厄介な人ばかり好きになる。だけどその厄介な相手にも「厄介な人に好かれた」と思われているに違いない。ユーミンが「恋は事故のようなもの」とインタビューで言っていたけど、好きになることより、好かれることの方が事故に近いのかもしれない。私はブレーキとアクセルを踏み間違えることが多い。というか、恋にブレーキがあるのを知らなかった。私の車はアクセルしかない。どうやら本当に厄介なのは私の方だった。

「好意がこわい」と逃亡された

大学2年生の冬、好きな人に告白したら「好意がこわい」といわれて逃亡されたことがある。これは、その時の話。
カラオケで、男友達に告白をした。そしてフラれた。フった彼は「好意が怖い」「友達にも戻れないし、もう会えない」と言ってパニックを起こしていた。私は「ごめん!なしにしよう!なし!友達に戻れるよ!」と取り繕ったけど、彼はエレベーターを呼ぶ間、私の顔を見ては「無理だ…」と繰り返した。エレベーター内でも私とは顔を合わせず、壁に向かって張り付いていた。そのまま私に背を向け、駅へと向かう。いつも集まる共通の友人達もいたので、「皆と会う時はなんとかならない?」と言ったけど、「そっちが良くても、僕にはできない」と言われるだけだった。こうして私はフられた。結局彼とは関係がこじれてしまって友達にも戻れず、シャットアウトされてしまった。

関わらないでと言われたら、関わってはいけない。だけど私はつい努力をしてしまう。「好意がこわい」の意味を知りたくて、冬から春にかけての6か月、心理学を猛勉強してしまった。本を読み漁り、私は「回避型」という人間関係における傾向(愛着スタイル)を見つけた。「回避型」は、過去の人間関係の失敗から、親密な関係を求められると傷つくことへ恐怖が働き、そこから逃避してしまう、というものだ。その特性の中に「人からの好意を回避する」という記述もあった。

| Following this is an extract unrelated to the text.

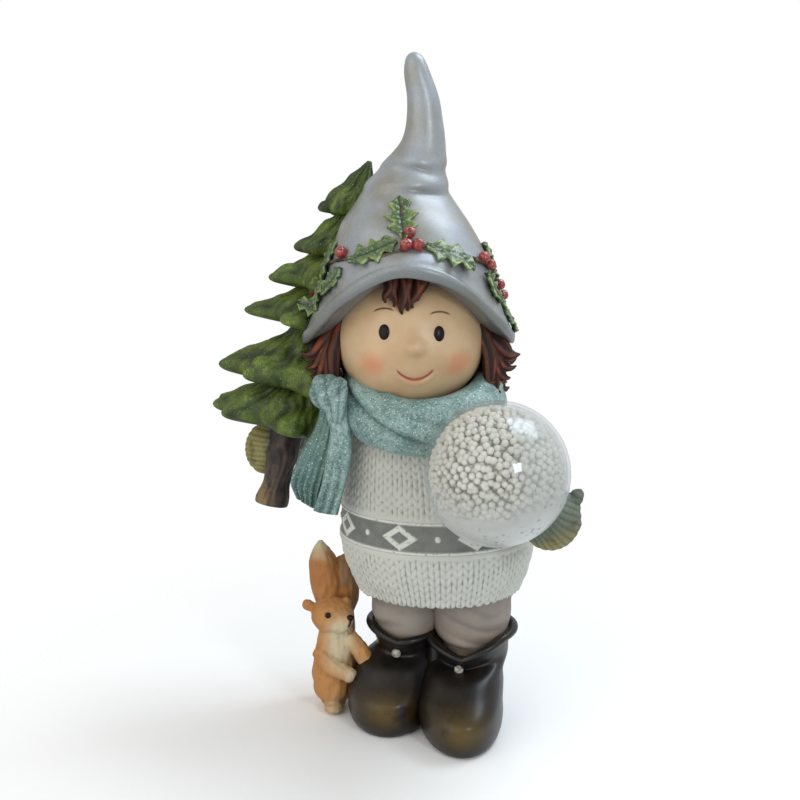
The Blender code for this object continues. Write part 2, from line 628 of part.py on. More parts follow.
def tree(cast, paints, hold):
    """A fir of six tiers on a leaning trunk that is held near its foot."""
    lean = Matrix.Rotation(math.radians(TREE_LEAN), 4, "Y") @ Matrix.Rotation(math.radians(-4), 4, "X")
    foot = hold - (lean @ Vector((0, 0, TRUNK_SHOWING * 0.62)))
    place = Matrix.Translation(foot) @ lean
    r = TRUNK_RADIUS
    trunk = [
        (3.2, 0, 0, r * 1.0),
        (3.0, 0, 4, r * 1.1),
        (2.4, 0, 14, r * 0.9),
        (1.2, 0, 27, r * 1.0),
        (0, 0, TRUNK_SHOWING, r * 0.95),
        (0, 0, TRUNK_SHOWING + TREE_HEIGHT * 0.5, r * 0.7),
    ]
    rows = [(*(place @ Vector(row[:3])), row[3]) for row in trunk]
    cast.tube("trunk", rows, paints["bark"], sides=9, steps=1)
    tiers = (
        (-0.02, 0.235, 0.905), (0.135, 0.395, 0.94), (0.362, 0.56, 0.85),
        (0.50, 0.69, 0.75), (0.628, 0.84, 0.54), (0.79, 1.0, 0.40),
    )
    for i, (low, high, reach) in enumerate(tiers):
        count = TREE_LOBES * 2
        spin = 90 + 13 * i
        neck = 0.10 if i == len(tiers) - 1 else 0.24
        crest = ((neck, 1.0, 0.0), (0.42, 0.66, 0.2), (0.74, 0.35, 0.5))
        profile = (*crest, (1.0, 0.12, 1.0), (0.40, 0.0, 0.2))
        rings = []
        for share, level, spread in profile:
            ring = []
            for k in range(count):
                angle = math.radians(spin + 360 * k / count)
                tip = k % 2 == 0
                out = TREE_REACH * reach * share * (1.0 if tip else 1.0 - 0.34 * spread)
                side = Vector((-math.cos(angle), -math.sin(angle), 0))
                squeeze = 1.0 - 0.45 * max(0.0, side.x) ** 2
                height = (low + (high - low) * level) * TREE_HEIGHT + TRUNK_SHOWING
                droop = 3.0 * spread if tip else 0.0
                ring.append(place @ Vector((side.x * out * squeeze, side.y * out * 0.8, height - droop)))
            rings.append(ring)
        cast.skin(f"tier_{i}", rings, paints["needles"])


def squirrel(cast, paints, seat):
    """A squirrel standing on its hind feet with its forepaws on the boot, and its tail up behind it."""
    g = SQUIRREL_GIRTH
    h = SQUIRREL_HEIGHT
    rows = [
        (seat.x + 2, seat.y, 0, g * 0.68),
        (seat.x + 2, seat.y, 6, g * 0.89),
        (seat.x, seat.y, h * 0.28, g * 1.03),
        (seat.x + 0.5, seat.y - 1, h * 0.5, g * 0.95),
        (seat.x + 0.5, seat.y - 3, h * 0.76, g * 0.74),
    ]
    cast.tube("squirrel_body", rows, paints["fur"], sides=10, steps=1, across=(1, 0, 0))
    face = Vector((seat.x - 1.5, seat.y - 5, h * 0.86))
    radii = (SQUIRREL_HEAD_RADIUS, SQUIRREL_HEAD_RADIUS * 0.94, SQUIRREL_HEAD_RADIUS * 0.88)
    cast.pebble("squirrel_head", face, radii, paints["fur"], around=10, up=6)
    muzzle, nose, eye = Vector((7.5, -5.0, -2)), Vector((12.2, -8.2, -0.5)), Vector((-0.5, -10.2, 2.4))
    cast.pebble("squirrel_muzzle", face + muzzle, (6.2, 5.7, 5.2), paints["fur"], around=8, up=5)
    cast.pebble("squirrel_nose", face + nose, (2, 1.8, 1.6), paints["eye"], around=6, up=4)
    cast.pebble("squirrel_eye", face + eye, (1.7, 1.4, 1.9), paints["eye"], around=6, up=4)
    for side, x in (("right", -12.5), ("left", 8)):
        ear = face + Vector((x, 3, 6))
        cast.pebble("squirrel_ear_" + side, ear, (4.6, 3, 4.6), paints["fur"], around=6, up=4)
    for side, start, end in (
        ("right", (-7, -8, h * 0.5), (8, -17, h * 0.39)),
        ("left", (7, -6, h * 0.6), (19, -13, h * 0.52)),
    ):
        a, b = seat + Vector(start), seat + Vector(end)
        arm = [(*a, 4.7), (*a.lerp(b, 0.5), 5.4), (*b, 4.0)]
        cast.tube("squirrel_arm_" + side, arm, paints["fur"], sides=7, steps=1)
    haunch, foot = seat + Vector((-0.5, -5, h * 0.23)), seat + Vector((4, -7, 4.6))
    cast.pebble("squirrel_haunch", haunch, (11.4, 9.4, 11.4), paints["fur"], around=8, up=5)
    cast.pebble("squirrel_foot", foot, (7.5, 8, 4.4), paints["fur"], around=8, up=4)
    p = TAIL_PLUME_RADIUS
    top = TAIL_PLUME_LENGTH
    cast.tube("squirrel_tail", [
        (seat.x + 2, seat.y + 7, 7, p * 0.7),
        (seat.x + 1, seat.y + 12, 18, p * 1.04),
        (seat.x + 1, seat.y + 15, 45, p * 1.14),
        (seat.x - 4.5, seat.y + 13, top * 0.76, p * 1.24),
        (seat.x - 7, seat.y + 10, top * 0.9, p * 0.88),
        (seat.x - 8, seat.y + 8, top * 1.02, p * 0.25),
    ], paints["fur"], sides=8, steps=1, across=(1, 0, 0))
    lobe = seat + Vector((5.5, 13, top * 0.72))
    cast.pebble("squirrel_tail_side", lobe, (p * 1.08, p * 0.95, p * 2.25), paints["fur"], around=8, up=6)


def globe_parts(cast, paints, globe, toward):
    """The clear hollow ball with its open neck, its packed beads, and the shape of its seat."""
    radius = GLOBE_DIAMETER / 2
    steps = 10
    sides = 20
    turn = toward.to_track_quat("Z", "Y").to_matrix().to_4x4()
    place = Matrix.Translation(globe * MM) @ turn

    def revolve(name, profile, material):
        shape = bmesh.new()
        points = [shape.verts.new((x * MM, 0, z * MM)) for x, z in profile]
        edges = [shape.edges.new(pair) for pair in zip(points, points[1:])]
        bmesh.ops.spin(
            shape, geom=points + edges, cent=(0, 0, 0), axis=(0, 0, 1),
            angle=2 * math.pi, steps=sides, use_duplicate=False,
        )
        bmesh.ops.remove_doubles(shape, verts=shape.verts, dist=1e-6)
        bmesh.ops.recalc_face_normals(shape, faces=shape.faces)
        mesh = bpy.data.meshes.new(name)
        shape.to_mesh(mesh)
        shape.free()
        mesh.materials.append(material)
        obj = bpy.data.objects.new(name, mesh)
        obj.matrix_world = place
        bpy.context.scene.collection.objects.link(obj)
        return obj

    def arc(r, start, end):
        angles = [start + (end - start) * k / steps for k in range(steps + 1)]
        return [(r * math.sin(a), r * math.cos(a)) for a in angles]

    inner = radius - GLOBE_WALL
    bore = NECK_RADIUS - GLOBE_WALL
    foot = math.sqrt(radius ** 2 - NECK_RADIUS ** 2) + NECK_LENGTH
    outside = arc(radius, math.pi, math.asin(NECK_RADIUS / radius))
    inside = arc(inner, math.asin(bore / inner), math.pi)
    shell = revolve("globe_shell", outside + [(NECK_RADIUS, foot), (bore, foot)] + inside, paints["clear"])
    shell.data.shade_smooth()

    room = inner * math.cos(math.pi / sides) * math.cos(math.pi / steps / 2) - FIT_GAP
    fill = bmesh.new()
    bmesh.ops.create_icosphere(fill, subdivisions=3, radius=(room - BEAD_BUMP) * MM)
    crowns = bmesh.ops.poke(fill, faces=fill.faces)["verts"]
    for crown in crowns:
        crown.co = crown.co.normalized() * room * MM
    mesh = bpy.data.meshes.new("globe_beads")
    fill.to_mesh(mesh)
    fill.free()
    mesh.materials.append(paints["bead"])
    beads = bpy.data.objects.new("globe_beads", mesh)
    beads.matrix_world = place
    bpy.context.scene.collection.objects.link(beads)

    cutters = bpy.data.collections.new("globe_seat")
    bpy.context.scene.collection.children.link(cutters)
    clear = radius + FIT_GAP
    wide = NECK_RADIUS + FIT_GAP
    deep = foot + SOCKET_DEPTH - NECK_LENGTH
    bowl = arc(clear, math.pi, math.asin(wide / clear))
    seat = revolve("seat_cutter", bowl + [(wide, deep), (0, deep)], paints["bark"])
    bpy.context.scene.collection.objects.unlink(seat)
    cutters.objects.link(seat)
    seat.hide_render = True
    seat.display_type = "WIRE"
    return cutters


def main():
    clear_scene()
    paints = {
        "skin": paint("skin_paint", 214, 178, 140, 0.4),
        "eye": paint("black_gloss_paint", 18, 14, 14, 0.15),
        "hair": paint("brown_hair_paint", 84, 48, 36, 0.5),
        "hat": paint("pearl_grey_paint", 158, 166, 174, 0.3, 0.45),
        "scarf": paint("turquoise_glitter_paint", 132, 170, 168, 0.45, 0.2),
        "knit": paint("white_knit_paint", 200, 203, 196, 0.6),
        "band": paint("grey_band_paint", 118, 121, 117, 0.55),
        "diamond": paint("pale_diamond_paint", 196, 200, 196, 0.5),
        "trousers": paint("taupe_paint", 150, 141, 135, 0.6),
        "boot": paint("dark_brown_gloss_paint", 52, 42, 34, 0.25),
        "cuff": paint("black_brown_gloss_paint", 34, 28, 28, 0.25),
        "button": paint("grey_button_paint", 170, 168, 160, 0.4),
        "mitten": paint("olive_knit_paint", 134, 134, 96, 0.6),
        "leaf": paint("holly_green_paint", 78, 112, 52, 0.4),
        "berry": paint("berry_red_paint", 170, 52, 44, 0.3),
        "needles": paint("fir_green_paint", 82, 100, 42, 0.45),
        "bark": paint("bark_brown_paint", 76, 66, 58, 0.7),
        "fur": paint("squirrel_orange_paint", 190, 130, 76, 0.6),
        "clear": paint("clear_plastic", 240, 244, 246, 0.05, 0.0, 0.25),
        "bead": paint("white_bead_foam", 226, 226, 220, 0.7),
    }
    hem = BOOT_HEIGHT + TROUSER_SHOWING
    neck = Vector((-7, -4, hem + SWEATER_LENGTH - 6))
    face = Vector((-12.5, -9, neck.z + 35))
    hold_x = -SWEATER_HALF_WIDTH - RIGHT_ARM_REACH
    trunk_hold = Vector((hold_x, 5, hem + SWEATER_LENGTH * 0.66))
    globe_y = -SWEATER_HALF_DEPTH * 0.85 - GLOBE_DIAMETER / 2 + 1.0
    globe = Vector((GLOBE_OFFSET, globe_y, hem + SWEATER_LENGTH * 0.735))
    toward = Vector((0.45, 0.62, -0.64)).normalized()
    left_x, right_x = 3 + LEG_SPACING / 2, 3 - LEG_SPACING / 2
    squirrel_x = right_x - 8 - RIGHT_BOOT_HALF_WIDTH - SQUIRREL_STANDOFF

    cast = Casting()
    boots(cast, paints, left_x, right_x)
    legs(cast, paints, left_x, right_x, hem)
    sweater(cast, paints, hem)
    arms(cast, paints, Vector((neck.x + 3, 0, neck.z)), globe, trunk_hold)
    scarf(cast, paints, neck)
    head(cast, paints, face)
    hair(cast, paints, face)
    hat = Hat(face)
    hat.cast(cast, paints)
    garland(cast, paints, hat)
    tree(cast, paints, trunk_hold)
    squirrel(cast, paints, Vector((squirrel_x, 2, 0)))
    seat = globe_parts(cast, paints, globe, toward)

    body = bpy.data.objects["sweater"].data
    bpy.data.objects.remove(bpy.data.objects["sweater"])
    figure = bpy.data.objects.new("figure", body)
    bpy.context.scene.collection.objects.link(figure)
    for material in paints.values():
        if material.name not in figure.data.materials:
            figure.data.materials.append(material)
    join = figure.modifiers.new("join_cast_shapes", "BOOLEAN")
    join.operation = "UNION"
    join.operand_type = "COLLECTION"
    join.collection = cast.shapes
    join.solver = "EXACT"
    join.material_mode = "TRANSFER"
    cut = figure.modifiers.new("cut_globe_seat", "BOOLEAN")
    cut.operation = "DIFFERENCE"
    cut.operand_type = "COLLECTION"
    cut.collection = seat
    cut.solver = "EXACT"


main()
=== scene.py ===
import math

import bmesh
import bpy
import numpy as np
from mathutils import Matrix, Vector


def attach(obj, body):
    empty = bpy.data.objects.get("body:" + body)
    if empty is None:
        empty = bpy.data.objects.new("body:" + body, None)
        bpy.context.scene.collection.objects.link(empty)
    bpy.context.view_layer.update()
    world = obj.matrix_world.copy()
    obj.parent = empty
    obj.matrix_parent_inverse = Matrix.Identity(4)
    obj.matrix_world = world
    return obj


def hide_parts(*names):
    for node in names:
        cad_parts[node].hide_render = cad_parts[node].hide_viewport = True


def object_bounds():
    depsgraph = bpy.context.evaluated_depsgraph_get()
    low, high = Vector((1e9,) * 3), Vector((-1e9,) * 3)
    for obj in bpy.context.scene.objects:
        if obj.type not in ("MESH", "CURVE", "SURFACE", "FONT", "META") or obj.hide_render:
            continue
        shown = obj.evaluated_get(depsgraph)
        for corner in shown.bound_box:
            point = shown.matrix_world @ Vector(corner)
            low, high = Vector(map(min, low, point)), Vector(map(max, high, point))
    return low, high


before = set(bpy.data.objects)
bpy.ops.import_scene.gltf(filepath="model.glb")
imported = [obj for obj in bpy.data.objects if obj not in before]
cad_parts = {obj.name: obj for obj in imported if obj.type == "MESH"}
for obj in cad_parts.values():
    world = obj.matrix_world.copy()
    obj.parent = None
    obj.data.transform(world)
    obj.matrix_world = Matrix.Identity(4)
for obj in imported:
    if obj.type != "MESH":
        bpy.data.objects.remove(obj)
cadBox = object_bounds()
print("frame loaded")

# Everything below is in millimetres, in the frame's own axes: the child faces -Y
stance = {
    "hem": 74.0,
    "neck": np.array([-7.0, -4.0, 176.0]),
    "face": np.array([-12.5, -9.0, 211.0]),
    "hold": np.array([-83.0, 5.0, 145.3]),
    "globe": np.array([29.0, -73.5, 155.4]),
    "squirrel": np.array([-54.0, 2.0, 0.0]),
}


def screen(red, green, blue):
    return tuple((v / 255) ** 2.2 for v in (red, green, blue)) + (1.0,)


# Numbers and curves

def polar(degrees):
    turn = np.radians(degrees)  # 0 is the front, 90 the child's left
    return np.sin(turn), -np.cos(turn)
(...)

しかし、別に彼は私に心を開いてもらいたいと思っているわけではないし、傷つくことが怖くて私と付き合えないわけでもない。心理学を学んだところで、彼との関係性は特に改善することもなかった。

告白されることは、エネルギーの爆撃を受ける行為

しかし、そんなことはどうでもいい。大切なのは心理学よりも、彼がそういう「気持ち」になったことの方だった。考えてみれば、人からの熱烈な好意は恐ろしいものだ。告白されるということは、エネルギーの爆撃を受ける行為だ。愛の攻撃しか仕掛けて来なかった私は、好意はプレゼントくらいに思っていて、あまりにも無神経だった。

同時に、彼が何に傷ついていたのかもわからなかった。今なら少しわかるけど、彼はたぶん、私を傷つけたことに傷ついていた。

「自分がフッた女の子と仲良くなんてできないでしょう」
と言ってくれた、優しい彼の気持ちを、どうして私は大事にできなかったのだろう。

その繊細さが好きだったのに、人を傷つけたくなかった彼に手を汚させたのは私なのだ。「私の愛を刺して!切り付けて!いいの!」と、突然裸の心を出してこられても、別に相手は誰のことも切りたくない。人の心を殺したくない人に、ナイフを握らせてお前が殺せと、恋の殺害強要をしてしまった。告白とは、そういう行為でもあるのだ。

「傷つけることへの傷つき」にもっと敏感になりたい

私もまた自己肯定感が低く、私をフることで傷つく人がいるなんて思わなかった。自分の痛みに鈍くなると、他人の痛みにも鈍くなる。

これまで友達として築いてきた関係性を、恋愛にしようと一方的にぶった切り、お前が私を殺せというのはあまりにも酷だ。出たくもなかった決闘に勝手に引きずり込んでごめんなさい。私は好きな人をもう返り血で汚したくない。「傷つけることへの傷つき」にもっと敏感になりたかった。自分の感情に人を巻き込むことのリスクを、わかっておきたい。

~今回の美人の学び~

好きな人を返り血で汚さない。恋の殺害を強要しない。
心理学より、心のコミュニケーションを大事にすべし。